* _Description of the task_
Exactly and only the lines from the one containing "over the origin." through the one containing "obj.matrix_world = world" are to be repeated, both ends included.

* _Data provided_
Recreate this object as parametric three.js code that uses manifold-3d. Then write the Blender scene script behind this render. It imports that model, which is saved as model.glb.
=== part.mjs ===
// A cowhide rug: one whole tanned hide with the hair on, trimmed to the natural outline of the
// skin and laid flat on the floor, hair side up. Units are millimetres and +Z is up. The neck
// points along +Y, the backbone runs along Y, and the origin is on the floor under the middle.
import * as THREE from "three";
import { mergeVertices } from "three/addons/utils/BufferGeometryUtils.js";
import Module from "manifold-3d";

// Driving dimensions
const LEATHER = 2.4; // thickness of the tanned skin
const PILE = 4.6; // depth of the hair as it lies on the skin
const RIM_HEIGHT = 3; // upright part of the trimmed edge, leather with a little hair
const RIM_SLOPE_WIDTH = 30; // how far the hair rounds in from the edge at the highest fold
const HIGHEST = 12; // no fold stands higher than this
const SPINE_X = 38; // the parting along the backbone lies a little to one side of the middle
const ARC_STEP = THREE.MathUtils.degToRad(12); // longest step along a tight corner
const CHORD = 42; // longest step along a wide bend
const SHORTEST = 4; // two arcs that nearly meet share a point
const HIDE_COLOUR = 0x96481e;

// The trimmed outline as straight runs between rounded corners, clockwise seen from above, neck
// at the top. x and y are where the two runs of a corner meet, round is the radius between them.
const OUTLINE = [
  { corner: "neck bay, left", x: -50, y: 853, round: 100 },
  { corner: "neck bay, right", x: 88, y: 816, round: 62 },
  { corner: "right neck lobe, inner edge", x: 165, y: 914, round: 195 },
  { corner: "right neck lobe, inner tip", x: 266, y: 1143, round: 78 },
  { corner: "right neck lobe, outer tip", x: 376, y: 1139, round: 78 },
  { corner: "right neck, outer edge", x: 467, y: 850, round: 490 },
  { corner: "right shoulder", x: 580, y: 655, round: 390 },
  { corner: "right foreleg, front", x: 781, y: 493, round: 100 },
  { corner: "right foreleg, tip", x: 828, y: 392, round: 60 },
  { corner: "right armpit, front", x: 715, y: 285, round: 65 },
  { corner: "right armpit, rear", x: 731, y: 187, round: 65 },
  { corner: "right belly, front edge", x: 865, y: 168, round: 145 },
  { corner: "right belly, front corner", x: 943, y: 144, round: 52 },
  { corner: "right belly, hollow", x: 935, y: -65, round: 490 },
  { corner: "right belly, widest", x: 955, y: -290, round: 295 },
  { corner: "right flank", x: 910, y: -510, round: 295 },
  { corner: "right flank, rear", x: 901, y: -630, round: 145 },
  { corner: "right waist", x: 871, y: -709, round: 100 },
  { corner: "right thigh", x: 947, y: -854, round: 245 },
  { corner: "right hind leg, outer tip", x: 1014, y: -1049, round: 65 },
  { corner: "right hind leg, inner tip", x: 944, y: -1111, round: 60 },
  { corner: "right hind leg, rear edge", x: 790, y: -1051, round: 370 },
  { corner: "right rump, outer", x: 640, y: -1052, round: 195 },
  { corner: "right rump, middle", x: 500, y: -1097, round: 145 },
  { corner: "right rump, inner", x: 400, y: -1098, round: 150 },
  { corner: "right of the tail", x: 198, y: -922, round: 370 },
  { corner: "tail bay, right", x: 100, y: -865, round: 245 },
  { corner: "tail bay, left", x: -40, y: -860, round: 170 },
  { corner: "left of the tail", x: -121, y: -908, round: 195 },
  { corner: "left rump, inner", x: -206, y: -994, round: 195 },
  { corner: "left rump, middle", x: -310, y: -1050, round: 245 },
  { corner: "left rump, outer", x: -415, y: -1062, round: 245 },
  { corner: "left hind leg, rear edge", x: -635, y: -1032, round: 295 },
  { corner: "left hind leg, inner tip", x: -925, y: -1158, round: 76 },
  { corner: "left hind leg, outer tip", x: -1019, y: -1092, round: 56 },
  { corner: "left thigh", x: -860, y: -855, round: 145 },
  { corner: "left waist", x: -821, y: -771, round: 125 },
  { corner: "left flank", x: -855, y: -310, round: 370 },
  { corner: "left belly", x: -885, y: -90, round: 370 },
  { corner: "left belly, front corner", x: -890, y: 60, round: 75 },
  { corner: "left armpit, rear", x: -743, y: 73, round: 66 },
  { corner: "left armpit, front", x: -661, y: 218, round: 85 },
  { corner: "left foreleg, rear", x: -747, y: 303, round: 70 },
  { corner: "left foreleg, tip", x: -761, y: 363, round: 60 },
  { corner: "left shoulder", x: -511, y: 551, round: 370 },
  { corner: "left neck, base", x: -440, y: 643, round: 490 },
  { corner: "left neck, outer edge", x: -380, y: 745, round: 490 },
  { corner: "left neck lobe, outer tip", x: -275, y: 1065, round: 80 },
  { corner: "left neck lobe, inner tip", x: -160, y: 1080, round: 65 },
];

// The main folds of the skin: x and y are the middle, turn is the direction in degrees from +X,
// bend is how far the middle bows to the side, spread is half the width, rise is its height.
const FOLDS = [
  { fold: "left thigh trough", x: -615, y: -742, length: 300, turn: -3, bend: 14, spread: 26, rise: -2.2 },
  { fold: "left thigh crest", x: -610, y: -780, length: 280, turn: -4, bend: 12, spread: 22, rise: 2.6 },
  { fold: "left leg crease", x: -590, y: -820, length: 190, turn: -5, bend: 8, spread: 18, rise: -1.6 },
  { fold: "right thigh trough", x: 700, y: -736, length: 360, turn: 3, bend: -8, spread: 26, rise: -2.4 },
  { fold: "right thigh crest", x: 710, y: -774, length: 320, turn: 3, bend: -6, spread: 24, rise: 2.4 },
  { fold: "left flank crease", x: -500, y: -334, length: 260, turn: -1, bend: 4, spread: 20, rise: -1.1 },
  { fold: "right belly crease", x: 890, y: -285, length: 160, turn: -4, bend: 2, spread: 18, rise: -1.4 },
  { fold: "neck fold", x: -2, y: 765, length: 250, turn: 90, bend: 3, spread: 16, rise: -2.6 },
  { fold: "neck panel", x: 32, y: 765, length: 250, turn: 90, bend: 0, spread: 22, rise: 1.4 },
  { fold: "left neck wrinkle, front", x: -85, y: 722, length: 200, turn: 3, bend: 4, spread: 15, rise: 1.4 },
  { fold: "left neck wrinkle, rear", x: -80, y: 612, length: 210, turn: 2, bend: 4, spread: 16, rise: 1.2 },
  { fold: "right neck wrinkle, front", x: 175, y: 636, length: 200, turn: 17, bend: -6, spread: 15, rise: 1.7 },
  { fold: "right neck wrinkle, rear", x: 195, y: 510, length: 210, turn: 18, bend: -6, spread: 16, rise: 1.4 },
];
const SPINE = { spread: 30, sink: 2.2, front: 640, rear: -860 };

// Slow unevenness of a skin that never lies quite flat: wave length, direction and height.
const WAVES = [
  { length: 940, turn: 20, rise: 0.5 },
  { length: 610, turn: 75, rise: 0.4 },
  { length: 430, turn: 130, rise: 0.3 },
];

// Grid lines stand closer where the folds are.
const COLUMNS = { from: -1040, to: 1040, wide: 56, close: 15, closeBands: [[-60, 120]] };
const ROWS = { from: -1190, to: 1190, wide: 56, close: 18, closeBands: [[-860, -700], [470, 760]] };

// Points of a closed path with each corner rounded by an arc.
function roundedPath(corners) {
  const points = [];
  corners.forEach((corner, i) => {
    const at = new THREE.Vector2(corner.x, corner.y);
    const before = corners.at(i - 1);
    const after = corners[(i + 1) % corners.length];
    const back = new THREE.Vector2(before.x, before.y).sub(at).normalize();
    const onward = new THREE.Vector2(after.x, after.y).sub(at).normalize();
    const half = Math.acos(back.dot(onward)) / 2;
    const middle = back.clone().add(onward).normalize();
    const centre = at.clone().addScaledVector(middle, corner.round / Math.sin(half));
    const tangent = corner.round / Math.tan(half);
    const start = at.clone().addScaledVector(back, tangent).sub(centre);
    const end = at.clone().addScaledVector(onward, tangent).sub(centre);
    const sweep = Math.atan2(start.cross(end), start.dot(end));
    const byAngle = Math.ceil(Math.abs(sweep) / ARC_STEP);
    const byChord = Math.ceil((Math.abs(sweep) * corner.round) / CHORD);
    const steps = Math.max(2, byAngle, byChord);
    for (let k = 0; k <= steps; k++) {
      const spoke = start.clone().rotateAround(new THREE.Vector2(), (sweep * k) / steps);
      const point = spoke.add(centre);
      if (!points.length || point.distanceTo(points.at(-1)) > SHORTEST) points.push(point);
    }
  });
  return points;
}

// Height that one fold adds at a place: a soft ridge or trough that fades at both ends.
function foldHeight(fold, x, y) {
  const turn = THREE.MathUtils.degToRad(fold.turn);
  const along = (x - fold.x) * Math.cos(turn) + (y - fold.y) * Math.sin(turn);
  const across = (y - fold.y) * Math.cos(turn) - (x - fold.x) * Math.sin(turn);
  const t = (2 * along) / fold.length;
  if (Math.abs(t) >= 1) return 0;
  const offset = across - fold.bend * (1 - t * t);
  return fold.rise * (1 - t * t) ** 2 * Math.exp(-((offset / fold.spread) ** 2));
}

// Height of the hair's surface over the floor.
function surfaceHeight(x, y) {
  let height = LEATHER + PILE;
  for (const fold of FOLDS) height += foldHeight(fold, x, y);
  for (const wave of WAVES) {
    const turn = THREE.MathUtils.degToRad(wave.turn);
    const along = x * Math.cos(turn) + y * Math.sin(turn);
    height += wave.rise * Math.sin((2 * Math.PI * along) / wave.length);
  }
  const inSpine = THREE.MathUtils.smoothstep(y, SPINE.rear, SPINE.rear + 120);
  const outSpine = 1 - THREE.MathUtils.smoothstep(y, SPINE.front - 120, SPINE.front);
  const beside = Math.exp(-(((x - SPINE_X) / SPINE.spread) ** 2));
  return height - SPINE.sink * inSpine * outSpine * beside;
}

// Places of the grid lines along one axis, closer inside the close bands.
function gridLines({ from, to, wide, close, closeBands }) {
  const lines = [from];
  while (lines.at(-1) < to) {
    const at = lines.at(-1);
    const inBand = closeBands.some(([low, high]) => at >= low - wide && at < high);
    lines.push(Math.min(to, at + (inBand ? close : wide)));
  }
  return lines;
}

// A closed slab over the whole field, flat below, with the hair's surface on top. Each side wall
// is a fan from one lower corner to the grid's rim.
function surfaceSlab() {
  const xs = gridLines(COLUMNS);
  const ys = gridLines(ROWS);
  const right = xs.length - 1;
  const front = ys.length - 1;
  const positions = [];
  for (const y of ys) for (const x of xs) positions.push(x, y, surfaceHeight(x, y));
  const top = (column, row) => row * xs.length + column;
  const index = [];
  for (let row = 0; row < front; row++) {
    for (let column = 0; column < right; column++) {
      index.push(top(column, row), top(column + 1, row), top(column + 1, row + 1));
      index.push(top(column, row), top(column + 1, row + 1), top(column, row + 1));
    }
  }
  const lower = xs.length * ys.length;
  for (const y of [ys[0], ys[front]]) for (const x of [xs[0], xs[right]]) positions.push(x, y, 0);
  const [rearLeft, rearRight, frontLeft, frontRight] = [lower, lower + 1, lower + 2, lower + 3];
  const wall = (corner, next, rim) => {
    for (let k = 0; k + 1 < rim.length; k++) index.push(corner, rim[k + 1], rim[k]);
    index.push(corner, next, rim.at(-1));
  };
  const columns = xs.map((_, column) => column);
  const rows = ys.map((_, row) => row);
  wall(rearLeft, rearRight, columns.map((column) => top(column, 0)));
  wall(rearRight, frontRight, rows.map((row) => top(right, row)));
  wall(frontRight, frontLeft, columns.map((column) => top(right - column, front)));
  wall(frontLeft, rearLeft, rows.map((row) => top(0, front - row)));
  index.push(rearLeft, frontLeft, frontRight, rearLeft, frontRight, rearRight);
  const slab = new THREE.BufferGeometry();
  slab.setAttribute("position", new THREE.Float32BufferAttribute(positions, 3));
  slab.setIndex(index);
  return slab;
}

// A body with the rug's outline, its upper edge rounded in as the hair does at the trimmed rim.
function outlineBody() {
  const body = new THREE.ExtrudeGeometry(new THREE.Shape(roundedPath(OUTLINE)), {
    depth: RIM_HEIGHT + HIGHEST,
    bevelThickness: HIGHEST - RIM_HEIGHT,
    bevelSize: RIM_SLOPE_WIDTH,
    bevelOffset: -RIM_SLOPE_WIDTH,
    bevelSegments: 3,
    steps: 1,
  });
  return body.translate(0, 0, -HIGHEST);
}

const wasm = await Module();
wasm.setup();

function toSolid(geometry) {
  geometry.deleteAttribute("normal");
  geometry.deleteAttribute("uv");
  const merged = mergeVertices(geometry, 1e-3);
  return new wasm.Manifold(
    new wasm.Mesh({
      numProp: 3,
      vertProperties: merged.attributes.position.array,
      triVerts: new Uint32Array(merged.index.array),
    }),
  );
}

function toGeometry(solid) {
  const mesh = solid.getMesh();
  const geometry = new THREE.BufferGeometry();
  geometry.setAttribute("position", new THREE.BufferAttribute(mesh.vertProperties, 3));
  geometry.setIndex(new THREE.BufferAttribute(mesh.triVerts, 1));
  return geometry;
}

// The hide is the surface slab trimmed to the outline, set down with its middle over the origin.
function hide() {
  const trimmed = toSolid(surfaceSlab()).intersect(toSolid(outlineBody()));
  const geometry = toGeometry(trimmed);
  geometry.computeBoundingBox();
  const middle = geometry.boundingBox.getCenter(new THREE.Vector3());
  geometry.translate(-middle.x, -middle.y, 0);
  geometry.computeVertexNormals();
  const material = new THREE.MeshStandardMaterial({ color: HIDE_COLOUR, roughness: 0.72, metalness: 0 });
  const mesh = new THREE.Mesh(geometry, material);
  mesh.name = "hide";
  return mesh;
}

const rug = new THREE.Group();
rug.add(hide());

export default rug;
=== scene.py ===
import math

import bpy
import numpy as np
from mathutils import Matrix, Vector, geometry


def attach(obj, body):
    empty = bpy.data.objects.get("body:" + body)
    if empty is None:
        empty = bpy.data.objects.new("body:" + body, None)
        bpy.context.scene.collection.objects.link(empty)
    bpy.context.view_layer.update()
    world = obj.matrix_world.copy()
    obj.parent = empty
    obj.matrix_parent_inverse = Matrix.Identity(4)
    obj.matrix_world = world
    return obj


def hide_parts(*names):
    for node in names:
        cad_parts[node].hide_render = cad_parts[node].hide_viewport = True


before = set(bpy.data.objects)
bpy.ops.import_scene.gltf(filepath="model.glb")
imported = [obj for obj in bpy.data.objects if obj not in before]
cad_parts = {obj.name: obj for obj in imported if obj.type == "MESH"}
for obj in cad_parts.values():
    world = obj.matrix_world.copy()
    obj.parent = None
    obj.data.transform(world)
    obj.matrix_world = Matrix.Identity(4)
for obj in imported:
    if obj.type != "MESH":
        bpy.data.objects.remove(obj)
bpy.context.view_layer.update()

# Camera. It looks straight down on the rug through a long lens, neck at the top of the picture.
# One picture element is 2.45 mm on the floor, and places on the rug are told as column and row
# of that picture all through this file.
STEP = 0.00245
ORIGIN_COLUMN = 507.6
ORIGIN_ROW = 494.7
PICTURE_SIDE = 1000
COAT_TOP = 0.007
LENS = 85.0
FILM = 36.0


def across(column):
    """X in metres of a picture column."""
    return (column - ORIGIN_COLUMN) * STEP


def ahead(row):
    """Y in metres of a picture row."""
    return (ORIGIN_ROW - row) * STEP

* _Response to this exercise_
// The hide is the surface slab trimmed to the outline, set down with its middle over the origin.
function hide() {
  const trimmed = toSolid(surfaceSlab()).intersect(toSolid(outlineBody()));
  const geometry = toGeometry(trimmed);
  geometry.computeBoundingBox();
  const middle = geometry.boundingBox.getCenter(new THREE.Vector3());
  geometry.translate(-middle.x, -middle.y, 0);
  geometry.computeVertexNormals();
  const material = new THREE.MeshStandardMaterial({ color: HIDE_COLOUR, roughness: 0.72, metalness: 0 });
  const mesh = new THREE.Mesh(geometry, material);
  mesh.name = "hide";
  return mesh;
}

const rug = new THREE.Group();
rug.add(hide());

export default rug;
=== scene.py ===
import math

import bpy
import numpy as np
from mathutils import Matrix, Vector, geometry


def attach(obj, body):
    empty = bpy.data.objects.get("body:" + body)
    if empty is None:
        empty = bpy.data.objects.new("body:" + body, None)
        bpy.context.scene.collection.objects.link(empty)
    bpy.context.view_layer.update()
    world = obj.matrix_world.copy()
    obj.parent = empty
    obj.matrix_parent_inverse = Matrix.Identity(4)
    obj.matrix_world = world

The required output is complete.